• _Exercise description_: Review the material line by line. Identify and copy every line that contains the string "finishes".

Dataset excerpt
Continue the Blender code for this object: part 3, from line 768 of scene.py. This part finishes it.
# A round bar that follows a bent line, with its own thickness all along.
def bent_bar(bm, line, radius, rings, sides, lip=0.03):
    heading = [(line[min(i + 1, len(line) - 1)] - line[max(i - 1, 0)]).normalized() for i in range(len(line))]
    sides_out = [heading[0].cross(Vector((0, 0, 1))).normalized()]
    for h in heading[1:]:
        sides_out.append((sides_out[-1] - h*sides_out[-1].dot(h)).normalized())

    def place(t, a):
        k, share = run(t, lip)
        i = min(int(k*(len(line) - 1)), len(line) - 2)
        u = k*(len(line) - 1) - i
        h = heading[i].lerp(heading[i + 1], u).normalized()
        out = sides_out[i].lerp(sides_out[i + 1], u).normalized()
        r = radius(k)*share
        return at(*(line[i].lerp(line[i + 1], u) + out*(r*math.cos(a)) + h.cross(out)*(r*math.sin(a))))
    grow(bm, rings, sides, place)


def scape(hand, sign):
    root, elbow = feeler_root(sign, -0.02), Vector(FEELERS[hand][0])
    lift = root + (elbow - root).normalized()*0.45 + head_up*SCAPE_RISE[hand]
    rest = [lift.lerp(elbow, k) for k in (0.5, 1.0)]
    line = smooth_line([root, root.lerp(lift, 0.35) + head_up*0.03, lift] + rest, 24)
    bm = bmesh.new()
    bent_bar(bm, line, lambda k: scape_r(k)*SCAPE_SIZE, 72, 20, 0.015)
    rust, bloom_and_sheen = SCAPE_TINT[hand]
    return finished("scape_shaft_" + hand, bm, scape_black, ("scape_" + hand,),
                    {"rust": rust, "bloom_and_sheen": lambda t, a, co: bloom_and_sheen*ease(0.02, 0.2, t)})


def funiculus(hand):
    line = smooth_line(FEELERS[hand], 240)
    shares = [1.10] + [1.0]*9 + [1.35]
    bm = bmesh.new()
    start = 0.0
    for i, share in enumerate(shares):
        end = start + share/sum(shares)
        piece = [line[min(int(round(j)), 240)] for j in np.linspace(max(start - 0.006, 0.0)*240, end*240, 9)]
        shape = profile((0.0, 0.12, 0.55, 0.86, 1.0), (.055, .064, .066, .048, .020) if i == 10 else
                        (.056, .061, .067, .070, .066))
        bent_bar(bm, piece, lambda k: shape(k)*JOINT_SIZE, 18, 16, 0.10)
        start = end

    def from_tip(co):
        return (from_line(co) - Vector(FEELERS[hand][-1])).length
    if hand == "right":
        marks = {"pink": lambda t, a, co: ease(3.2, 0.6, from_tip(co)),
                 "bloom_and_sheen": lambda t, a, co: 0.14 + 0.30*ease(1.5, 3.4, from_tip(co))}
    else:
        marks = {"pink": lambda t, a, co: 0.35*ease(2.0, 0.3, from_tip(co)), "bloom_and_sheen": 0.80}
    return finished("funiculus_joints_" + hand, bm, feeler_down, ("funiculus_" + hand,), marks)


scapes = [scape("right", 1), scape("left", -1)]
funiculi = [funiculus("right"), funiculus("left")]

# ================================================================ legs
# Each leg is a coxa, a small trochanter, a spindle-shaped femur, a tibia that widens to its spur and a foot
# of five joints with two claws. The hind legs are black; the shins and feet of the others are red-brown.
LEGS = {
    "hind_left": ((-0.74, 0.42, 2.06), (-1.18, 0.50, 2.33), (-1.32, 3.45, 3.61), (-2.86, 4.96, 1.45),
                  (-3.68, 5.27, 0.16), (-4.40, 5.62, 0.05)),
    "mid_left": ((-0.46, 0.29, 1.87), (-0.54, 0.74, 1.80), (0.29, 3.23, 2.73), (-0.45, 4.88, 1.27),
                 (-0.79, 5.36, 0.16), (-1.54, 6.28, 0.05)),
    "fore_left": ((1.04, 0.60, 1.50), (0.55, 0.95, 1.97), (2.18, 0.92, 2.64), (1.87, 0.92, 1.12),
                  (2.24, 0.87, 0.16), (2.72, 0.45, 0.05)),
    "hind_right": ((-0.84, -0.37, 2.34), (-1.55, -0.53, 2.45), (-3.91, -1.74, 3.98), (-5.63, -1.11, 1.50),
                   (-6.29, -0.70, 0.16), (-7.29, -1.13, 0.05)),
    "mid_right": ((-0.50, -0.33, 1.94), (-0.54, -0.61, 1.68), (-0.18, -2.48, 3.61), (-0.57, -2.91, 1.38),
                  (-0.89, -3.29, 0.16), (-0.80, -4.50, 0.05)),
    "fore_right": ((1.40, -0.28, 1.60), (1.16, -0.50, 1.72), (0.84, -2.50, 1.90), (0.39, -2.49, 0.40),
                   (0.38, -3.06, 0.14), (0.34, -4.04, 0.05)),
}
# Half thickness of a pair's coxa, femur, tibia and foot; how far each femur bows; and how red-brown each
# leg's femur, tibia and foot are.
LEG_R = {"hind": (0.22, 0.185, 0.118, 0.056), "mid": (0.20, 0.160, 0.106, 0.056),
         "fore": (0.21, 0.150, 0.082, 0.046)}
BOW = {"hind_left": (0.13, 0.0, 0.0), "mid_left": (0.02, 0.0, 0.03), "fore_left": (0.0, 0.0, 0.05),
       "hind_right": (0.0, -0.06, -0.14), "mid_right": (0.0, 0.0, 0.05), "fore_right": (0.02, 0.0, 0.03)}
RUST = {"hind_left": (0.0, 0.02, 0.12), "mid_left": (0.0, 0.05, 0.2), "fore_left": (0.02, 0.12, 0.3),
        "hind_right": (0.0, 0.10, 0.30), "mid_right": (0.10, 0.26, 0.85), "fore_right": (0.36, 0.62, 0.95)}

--

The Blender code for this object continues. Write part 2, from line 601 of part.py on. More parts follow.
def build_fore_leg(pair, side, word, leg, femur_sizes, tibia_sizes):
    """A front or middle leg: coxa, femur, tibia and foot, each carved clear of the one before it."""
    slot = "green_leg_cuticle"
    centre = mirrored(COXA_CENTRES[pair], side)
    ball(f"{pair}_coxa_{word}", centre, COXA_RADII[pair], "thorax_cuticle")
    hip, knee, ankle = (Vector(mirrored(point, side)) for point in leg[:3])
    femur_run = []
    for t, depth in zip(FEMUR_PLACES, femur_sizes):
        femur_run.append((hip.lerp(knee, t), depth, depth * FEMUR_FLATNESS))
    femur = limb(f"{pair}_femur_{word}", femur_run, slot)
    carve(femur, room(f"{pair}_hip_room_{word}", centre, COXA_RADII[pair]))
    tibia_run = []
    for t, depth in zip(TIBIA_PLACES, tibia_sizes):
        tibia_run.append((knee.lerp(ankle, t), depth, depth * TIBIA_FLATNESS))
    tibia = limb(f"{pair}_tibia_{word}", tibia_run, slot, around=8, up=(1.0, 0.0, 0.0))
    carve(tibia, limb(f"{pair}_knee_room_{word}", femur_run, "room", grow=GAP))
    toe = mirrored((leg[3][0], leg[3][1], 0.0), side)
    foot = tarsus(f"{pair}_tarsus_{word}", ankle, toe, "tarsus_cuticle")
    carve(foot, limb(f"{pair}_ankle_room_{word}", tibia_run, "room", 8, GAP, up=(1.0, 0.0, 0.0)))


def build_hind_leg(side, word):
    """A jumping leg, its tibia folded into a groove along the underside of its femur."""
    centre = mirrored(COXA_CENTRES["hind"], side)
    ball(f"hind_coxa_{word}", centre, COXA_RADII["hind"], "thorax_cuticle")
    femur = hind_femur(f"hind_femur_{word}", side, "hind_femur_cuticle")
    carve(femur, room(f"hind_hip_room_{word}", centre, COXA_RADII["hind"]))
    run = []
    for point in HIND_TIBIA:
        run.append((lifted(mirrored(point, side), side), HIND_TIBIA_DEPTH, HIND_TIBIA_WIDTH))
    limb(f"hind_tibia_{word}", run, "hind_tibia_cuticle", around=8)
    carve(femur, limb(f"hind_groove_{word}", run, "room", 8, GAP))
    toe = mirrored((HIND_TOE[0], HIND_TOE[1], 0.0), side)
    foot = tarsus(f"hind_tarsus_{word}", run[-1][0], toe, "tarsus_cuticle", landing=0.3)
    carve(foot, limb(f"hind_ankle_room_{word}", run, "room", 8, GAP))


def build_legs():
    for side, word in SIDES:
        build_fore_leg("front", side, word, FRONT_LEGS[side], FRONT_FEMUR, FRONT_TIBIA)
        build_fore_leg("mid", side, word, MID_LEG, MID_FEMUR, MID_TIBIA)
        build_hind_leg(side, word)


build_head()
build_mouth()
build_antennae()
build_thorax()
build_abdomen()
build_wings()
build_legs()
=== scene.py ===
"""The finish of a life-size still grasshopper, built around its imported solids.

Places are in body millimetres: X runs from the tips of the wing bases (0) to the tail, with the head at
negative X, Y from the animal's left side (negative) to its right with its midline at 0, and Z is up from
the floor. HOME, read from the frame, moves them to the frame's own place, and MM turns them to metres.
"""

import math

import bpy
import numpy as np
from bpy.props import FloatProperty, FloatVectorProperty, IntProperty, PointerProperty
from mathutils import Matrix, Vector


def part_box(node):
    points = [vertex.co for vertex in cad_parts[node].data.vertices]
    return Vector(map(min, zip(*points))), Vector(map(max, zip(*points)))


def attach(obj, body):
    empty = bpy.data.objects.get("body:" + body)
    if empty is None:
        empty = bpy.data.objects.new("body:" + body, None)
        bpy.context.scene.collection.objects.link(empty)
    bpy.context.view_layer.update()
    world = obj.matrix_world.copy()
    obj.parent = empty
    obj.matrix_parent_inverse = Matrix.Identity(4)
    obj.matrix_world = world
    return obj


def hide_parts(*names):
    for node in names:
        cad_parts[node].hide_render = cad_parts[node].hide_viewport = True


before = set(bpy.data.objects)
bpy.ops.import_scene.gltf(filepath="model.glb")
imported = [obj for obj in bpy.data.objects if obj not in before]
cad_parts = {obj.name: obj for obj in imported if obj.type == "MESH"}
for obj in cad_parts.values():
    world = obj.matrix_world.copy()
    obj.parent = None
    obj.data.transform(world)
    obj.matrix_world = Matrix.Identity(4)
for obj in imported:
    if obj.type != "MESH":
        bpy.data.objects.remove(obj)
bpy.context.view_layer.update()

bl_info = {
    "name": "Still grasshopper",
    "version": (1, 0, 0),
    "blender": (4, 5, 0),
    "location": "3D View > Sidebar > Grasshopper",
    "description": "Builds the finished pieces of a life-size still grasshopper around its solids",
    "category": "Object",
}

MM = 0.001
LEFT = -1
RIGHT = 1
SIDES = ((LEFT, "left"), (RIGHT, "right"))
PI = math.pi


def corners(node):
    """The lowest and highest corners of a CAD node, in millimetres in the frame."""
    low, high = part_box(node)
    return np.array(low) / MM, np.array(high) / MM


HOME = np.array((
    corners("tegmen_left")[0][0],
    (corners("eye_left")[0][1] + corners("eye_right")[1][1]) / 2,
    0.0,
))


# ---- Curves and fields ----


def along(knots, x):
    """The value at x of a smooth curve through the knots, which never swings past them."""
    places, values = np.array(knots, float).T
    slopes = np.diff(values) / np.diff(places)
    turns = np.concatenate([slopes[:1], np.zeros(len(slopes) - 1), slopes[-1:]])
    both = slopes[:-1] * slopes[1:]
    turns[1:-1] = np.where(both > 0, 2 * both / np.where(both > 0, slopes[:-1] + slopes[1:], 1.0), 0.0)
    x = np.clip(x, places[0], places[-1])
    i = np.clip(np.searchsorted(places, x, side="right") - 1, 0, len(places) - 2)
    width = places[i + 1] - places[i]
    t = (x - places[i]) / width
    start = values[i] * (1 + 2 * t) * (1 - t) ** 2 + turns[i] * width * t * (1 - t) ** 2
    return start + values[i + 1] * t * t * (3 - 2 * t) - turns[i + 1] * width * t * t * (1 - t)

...

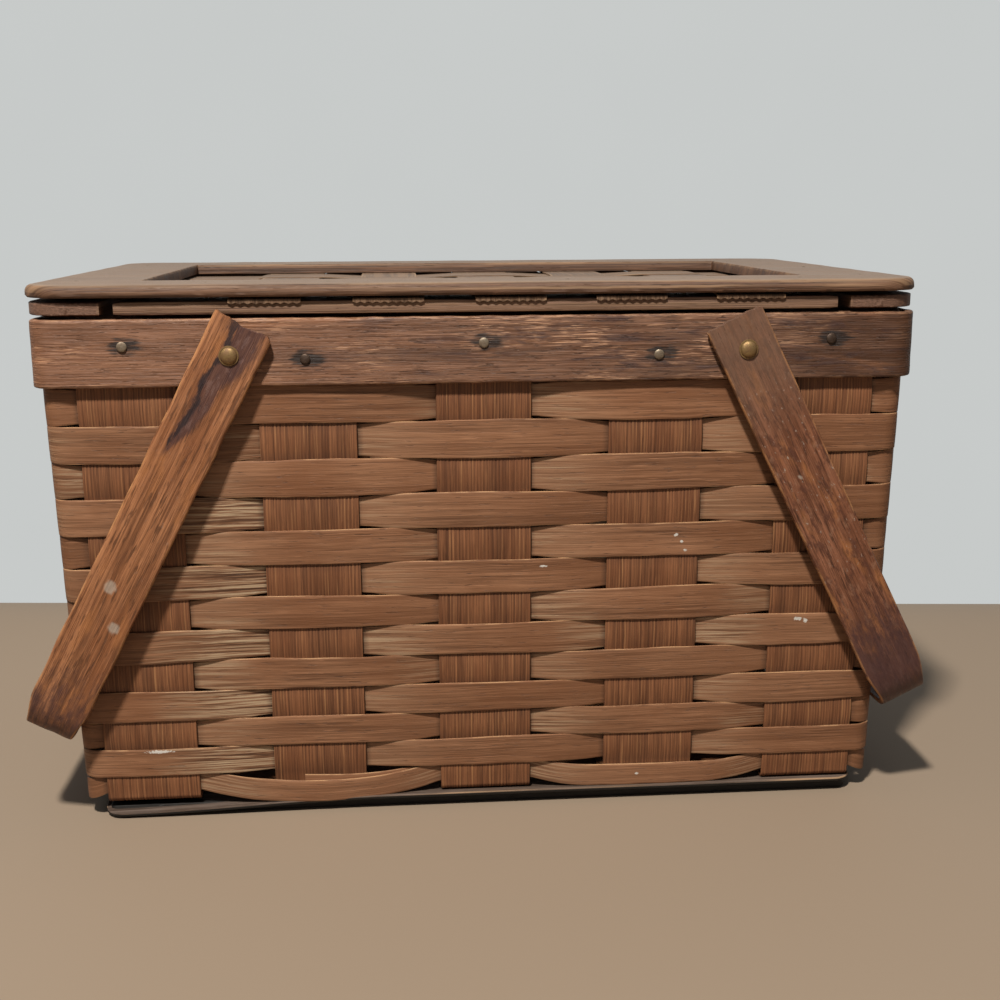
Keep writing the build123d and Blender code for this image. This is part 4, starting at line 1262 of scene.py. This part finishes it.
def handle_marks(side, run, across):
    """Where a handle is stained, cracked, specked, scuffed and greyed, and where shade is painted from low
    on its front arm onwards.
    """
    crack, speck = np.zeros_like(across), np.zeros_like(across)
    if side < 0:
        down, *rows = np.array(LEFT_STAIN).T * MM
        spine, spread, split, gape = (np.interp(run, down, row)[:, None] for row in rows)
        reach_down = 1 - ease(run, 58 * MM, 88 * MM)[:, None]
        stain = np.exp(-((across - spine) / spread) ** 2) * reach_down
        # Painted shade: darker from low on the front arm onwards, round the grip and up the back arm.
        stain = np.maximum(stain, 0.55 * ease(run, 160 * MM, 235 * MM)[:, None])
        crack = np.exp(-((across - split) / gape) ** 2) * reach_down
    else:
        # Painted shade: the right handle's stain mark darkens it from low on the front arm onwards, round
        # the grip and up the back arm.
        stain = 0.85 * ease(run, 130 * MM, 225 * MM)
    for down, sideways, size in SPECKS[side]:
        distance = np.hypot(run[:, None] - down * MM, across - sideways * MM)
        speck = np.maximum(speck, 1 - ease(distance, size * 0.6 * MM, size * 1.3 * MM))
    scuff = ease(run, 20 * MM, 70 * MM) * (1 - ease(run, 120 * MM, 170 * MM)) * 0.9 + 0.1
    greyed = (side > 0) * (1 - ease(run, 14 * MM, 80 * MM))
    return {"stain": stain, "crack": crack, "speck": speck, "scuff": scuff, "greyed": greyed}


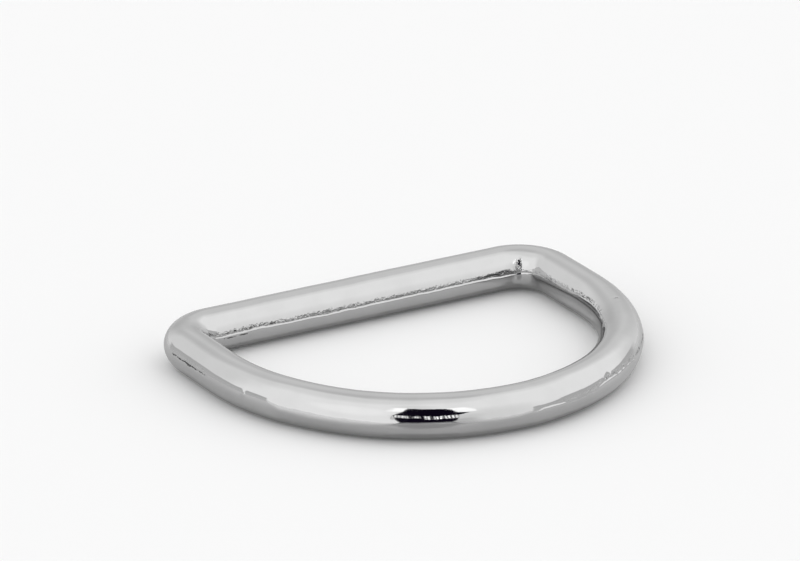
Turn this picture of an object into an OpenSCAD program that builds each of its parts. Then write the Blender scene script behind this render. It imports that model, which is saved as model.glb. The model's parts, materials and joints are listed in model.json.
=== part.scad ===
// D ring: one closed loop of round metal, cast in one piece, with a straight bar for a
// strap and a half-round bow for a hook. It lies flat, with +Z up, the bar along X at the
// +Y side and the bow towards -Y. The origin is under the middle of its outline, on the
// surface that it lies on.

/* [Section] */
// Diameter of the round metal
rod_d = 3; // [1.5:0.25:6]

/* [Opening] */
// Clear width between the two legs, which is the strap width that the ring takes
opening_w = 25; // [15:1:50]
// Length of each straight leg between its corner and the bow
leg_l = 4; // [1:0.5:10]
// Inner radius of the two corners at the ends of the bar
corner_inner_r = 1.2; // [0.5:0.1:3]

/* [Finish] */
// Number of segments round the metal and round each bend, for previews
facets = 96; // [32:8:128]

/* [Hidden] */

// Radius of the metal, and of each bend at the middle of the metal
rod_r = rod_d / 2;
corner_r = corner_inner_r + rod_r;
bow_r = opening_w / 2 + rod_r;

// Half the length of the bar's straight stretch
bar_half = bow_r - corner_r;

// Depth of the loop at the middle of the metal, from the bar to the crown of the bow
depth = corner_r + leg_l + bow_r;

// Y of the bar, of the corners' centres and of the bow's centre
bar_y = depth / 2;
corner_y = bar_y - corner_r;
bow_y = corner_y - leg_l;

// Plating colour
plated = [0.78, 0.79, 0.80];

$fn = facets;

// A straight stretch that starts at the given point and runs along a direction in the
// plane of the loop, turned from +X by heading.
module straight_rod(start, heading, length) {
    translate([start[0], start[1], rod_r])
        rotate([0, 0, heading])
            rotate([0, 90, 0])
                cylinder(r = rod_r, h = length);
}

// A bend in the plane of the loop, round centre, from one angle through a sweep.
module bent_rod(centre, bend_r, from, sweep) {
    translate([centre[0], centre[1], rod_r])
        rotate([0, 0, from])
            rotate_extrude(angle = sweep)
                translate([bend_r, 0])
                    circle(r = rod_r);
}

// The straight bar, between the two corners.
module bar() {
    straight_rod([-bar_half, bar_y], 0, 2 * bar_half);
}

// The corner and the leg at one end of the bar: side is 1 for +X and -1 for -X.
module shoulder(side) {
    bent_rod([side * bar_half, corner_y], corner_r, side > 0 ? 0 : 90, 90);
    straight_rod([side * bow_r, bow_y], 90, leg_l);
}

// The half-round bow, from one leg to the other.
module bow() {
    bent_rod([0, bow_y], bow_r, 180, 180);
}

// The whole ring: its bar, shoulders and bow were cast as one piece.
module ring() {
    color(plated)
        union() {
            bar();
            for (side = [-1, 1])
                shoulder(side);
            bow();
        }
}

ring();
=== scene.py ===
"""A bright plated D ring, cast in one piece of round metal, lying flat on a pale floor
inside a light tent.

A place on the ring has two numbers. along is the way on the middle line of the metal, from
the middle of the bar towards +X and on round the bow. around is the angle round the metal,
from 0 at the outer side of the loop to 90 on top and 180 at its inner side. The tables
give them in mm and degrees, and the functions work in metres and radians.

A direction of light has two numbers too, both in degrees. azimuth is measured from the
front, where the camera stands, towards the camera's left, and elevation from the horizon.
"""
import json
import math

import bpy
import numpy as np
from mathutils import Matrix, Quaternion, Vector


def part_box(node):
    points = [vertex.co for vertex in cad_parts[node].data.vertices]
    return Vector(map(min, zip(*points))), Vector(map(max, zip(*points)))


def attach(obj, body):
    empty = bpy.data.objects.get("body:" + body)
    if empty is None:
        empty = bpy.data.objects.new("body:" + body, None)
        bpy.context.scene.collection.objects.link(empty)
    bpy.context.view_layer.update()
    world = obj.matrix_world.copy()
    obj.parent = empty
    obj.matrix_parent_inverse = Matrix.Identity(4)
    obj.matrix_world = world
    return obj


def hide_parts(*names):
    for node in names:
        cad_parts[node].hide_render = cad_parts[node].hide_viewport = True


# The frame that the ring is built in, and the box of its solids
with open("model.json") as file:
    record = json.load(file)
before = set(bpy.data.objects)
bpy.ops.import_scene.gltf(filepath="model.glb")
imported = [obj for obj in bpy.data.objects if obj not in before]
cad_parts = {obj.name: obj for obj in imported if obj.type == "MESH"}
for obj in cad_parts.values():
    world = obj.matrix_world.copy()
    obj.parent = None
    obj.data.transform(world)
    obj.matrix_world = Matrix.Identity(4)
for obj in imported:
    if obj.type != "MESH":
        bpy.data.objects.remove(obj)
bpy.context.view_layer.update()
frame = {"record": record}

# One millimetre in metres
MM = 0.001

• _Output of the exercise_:
Continue the Blender code for this object: part 3, from line 768 of scene.py. This part finishes it.
Keep writing the build123d and Blender code for this image. This is part 4, starting at line 1262 of scene.py. This part finishes it.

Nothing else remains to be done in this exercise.